“L’ennesima operazione di arresto di una baby gang – questa volta a Torino dove quattro giovani tra i 15 e i 17 anni seminavano il terrore – rilancia l’allarme sulla criminalità di ragazzi sempre più giovani di età e anche di ragazze (le baby gang al femminile non sono più una novità) che si è diffuso con rapidità e da tempo in grandi e piccole città di tutto il territorio nazionale.
Puntualmente ad ogni episodio che finisce sui giornali si susseguono “letture” sociologiche e scontati commenti politici.
Nessuno però si chiede cosa accade quando i ragazzi sono arrestati e a cosa servano i 17 Istituti Penali per Minorenni che ospitano oggi circa 300 giovanissimi, un numero forse mai così basso negli ultimi due anni a causa della diffusione della pandemia che ha orientato i magistrati a ricorrere ad altre misure, a fronte dei circa 15mila ragazzi che sono in carica al nostro sistema giudiziario”.
A sostenerlo è il segretario generale del S.PP. – Sindacato Polizia Penitenziaria – Aldo Di Giacomo che aggiunge: “il primo problema è infrastrutturale oltre che di personale. Invece di stanziare 28 milioni per le casette per l’amore il Ministero dovrebbe pensare agli istituti per minori per potenziarne il ruolo effettivo di rieducazione oltre all’adeguamento delle strutture carcerarie esistenti, fatiscenti e vetuste.

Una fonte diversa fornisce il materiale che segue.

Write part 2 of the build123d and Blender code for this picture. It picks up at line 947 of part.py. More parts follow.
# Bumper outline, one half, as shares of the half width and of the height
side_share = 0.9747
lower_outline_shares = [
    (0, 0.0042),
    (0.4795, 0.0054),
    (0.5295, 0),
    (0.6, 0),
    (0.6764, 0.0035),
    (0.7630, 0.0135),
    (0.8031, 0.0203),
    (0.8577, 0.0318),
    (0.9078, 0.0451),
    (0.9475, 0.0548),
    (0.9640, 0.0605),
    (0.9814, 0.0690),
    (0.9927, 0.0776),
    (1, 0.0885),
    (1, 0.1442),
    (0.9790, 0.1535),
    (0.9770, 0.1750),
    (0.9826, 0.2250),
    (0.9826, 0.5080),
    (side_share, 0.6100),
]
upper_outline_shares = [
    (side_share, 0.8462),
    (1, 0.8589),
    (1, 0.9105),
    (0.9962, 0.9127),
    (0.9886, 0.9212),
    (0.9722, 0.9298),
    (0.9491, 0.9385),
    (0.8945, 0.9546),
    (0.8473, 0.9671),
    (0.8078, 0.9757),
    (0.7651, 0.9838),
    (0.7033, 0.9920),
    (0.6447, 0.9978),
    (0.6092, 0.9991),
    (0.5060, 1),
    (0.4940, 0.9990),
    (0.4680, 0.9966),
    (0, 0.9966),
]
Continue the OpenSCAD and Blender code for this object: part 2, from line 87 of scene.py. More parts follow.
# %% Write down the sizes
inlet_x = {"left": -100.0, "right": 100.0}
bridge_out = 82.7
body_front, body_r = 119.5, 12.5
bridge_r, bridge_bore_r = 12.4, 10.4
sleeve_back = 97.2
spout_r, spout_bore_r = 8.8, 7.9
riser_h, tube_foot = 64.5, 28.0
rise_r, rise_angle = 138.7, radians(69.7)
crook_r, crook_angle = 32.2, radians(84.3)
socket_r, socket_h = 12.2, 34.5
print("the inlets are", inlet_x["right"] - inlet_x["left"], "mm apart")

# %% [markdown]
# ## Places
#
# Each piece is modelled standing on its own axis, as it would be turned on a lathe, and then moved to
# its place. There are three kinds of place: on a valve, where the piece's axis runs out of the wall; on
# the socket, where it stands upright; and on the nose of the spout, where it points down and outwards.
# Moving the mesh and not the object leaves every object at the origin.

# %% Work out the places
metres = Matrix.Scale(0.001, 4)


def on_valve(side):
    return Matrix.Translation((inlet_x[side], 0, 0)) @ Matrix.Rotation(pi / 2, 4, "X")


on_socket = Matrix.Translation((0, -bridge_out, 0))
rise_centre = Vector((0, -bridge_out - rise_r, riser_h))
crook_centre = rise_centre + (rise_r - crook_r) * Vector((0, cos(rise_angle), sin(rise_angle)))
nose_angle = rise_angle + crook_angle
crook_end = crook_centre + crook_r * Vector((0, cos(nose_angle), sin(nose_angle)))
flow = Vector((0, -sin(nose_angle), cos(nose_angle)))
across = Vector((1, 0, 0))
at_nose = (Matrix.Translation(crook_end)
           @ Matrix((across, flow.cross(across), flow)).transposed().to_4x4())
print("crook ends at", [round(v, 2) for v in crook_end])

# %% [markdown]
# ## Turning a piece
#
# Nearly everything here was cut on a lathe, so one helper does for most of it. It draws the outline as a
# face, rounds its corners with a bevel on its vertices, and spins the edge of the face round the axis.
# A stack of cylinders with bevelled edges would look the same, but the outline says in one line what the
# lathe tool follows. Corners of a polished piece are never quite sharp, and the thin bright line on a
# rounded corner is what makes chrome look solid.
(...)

Se è utile ed importante soprattutto per le famiglie e gli educatori della scuola capire un fenomeno in forte crescita e diffusione lo è altrettanto – afferma – interrogarsi su cosa fare per la rieducazione dei giovanissimi autori di reati, perché un elemento credo sia da tutti condiviso: l’attuale sistema carcerario per minori non serve a nulla.
Anzi il 90% di chi entra in un istituto per minori si avvia verso una “carriera criminale”
passando come stadio successivo immediato al carcere normale.
Il 70% dei ragazzi entra per custodia cautelare, con una permanenza media di poco superiore ai 100 giorni.
La novità degli ultimi anni riguarda la presenza in forte aumento di ragazzi stranieri che ad oggi sono intorno al 50% del totale. In questa situazione esplosiva – dice il segretario del S.PP. – diventa fondamentale avviare percorsi innanzitutto di studio e poi di formazione al lavoro e, contestualmente, rafforzare le attività ed esperienze di lavori socialmente utili.
I ragazzi devono imparare un mestiere e convincersi che il proprio riscatto è nel non delinquere.
Purtroppo dopo la cosiddetta “riforma Cartabia” e quello che accade nelle carceri – dice Di Giacomo – non ci aspettiamo nulla dal Ministro e dal Parlamento per cambiare gli istituti per minori.
E siamo fortemente preoccupati perché la sicurezza dei cittadini, come stiamo ripetendo da tempo, si costruisce a partire dalla gestione dei penitenziari dove comandano ancora “loro”, i boss, i capo-clan, i più violenti, che continuano a rappresentare per troppi giovanissimi esempi da emulare”.